Transitions are hard for most people, especially for big feeling and neuro-spicy kiddos. Bouncing between different camps each week can be overwhelming. The lack of consistency, new environments, and changing expectations create emotional stress that—let’s be honest—falls primarily on moms to manage. The meltdowns, the anxiety, the need for extra prep and reassurance all add to the already immense mental load of summer planning. Instead of simply securing a spot, moms are also left navigating the emotional impact of these constant transitions, making an already broken system even more exhausting.

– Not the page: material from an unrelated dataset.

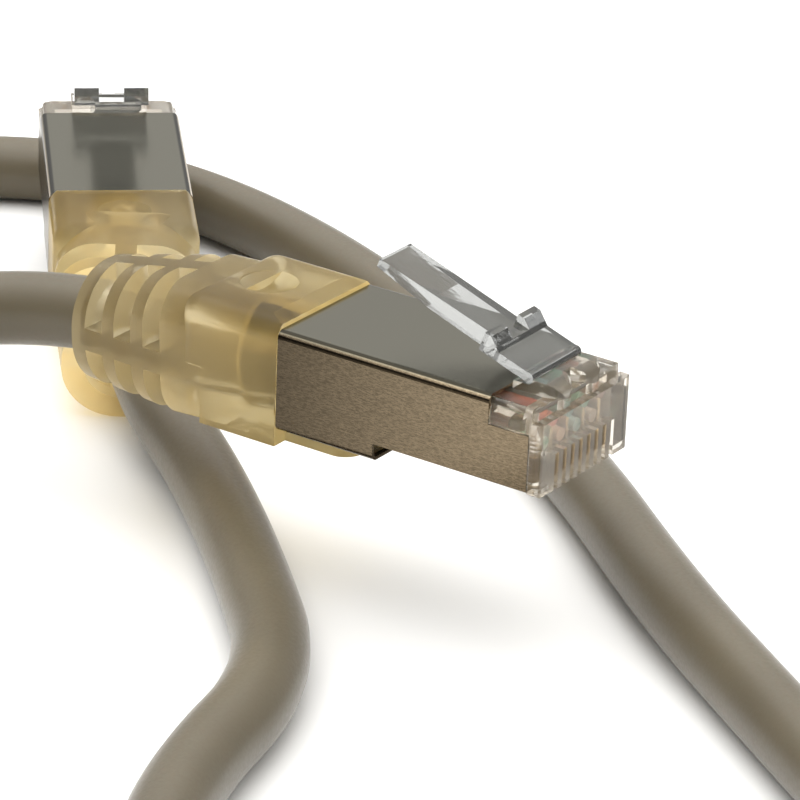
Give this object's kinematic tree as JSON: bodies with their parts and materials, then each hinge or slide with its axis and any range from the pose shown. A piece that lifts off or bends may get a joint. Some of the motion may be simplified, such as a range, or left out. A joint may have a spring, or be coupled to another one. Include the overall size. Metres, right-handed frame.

5. Workplaces Still Expect Moms to Figure It Out

Even companies that claim to be "family-friendly" often fall short in actually accommodating working parents. Many moms end up working odd hours, taking unpaid time off, or relying on a patchwork of PTO and favors just to survive the summer.

This isn’t normal 

Until the system changes, we’ll keep juggling waitlists, tuition payments, and camp drop-offs, all while trying to do our actual jobs.

But let’s not pretend this is normal. And let’s definitely not pretend it’s working.

And honestly? I don’t have a set solution. I’m just angry, fed up, and deeply relating to what so many moms are going through right now. The system is broken, and we’re left to make it work however we can. Maybe the first step is simply acknowledging that this isn’t okay—and that we shouldn’t have to accept it as normal.

If this resonates with you, talk about it. Share your frustrations with other parents, with your community, with policymakers. Push for better childcare solutions in workplaces, schools, and local governments. The more we voice our struggles, the harder it becomes to ignore. Change starts with conversations, and maybe—just maybe—we can start shifting this broken system together.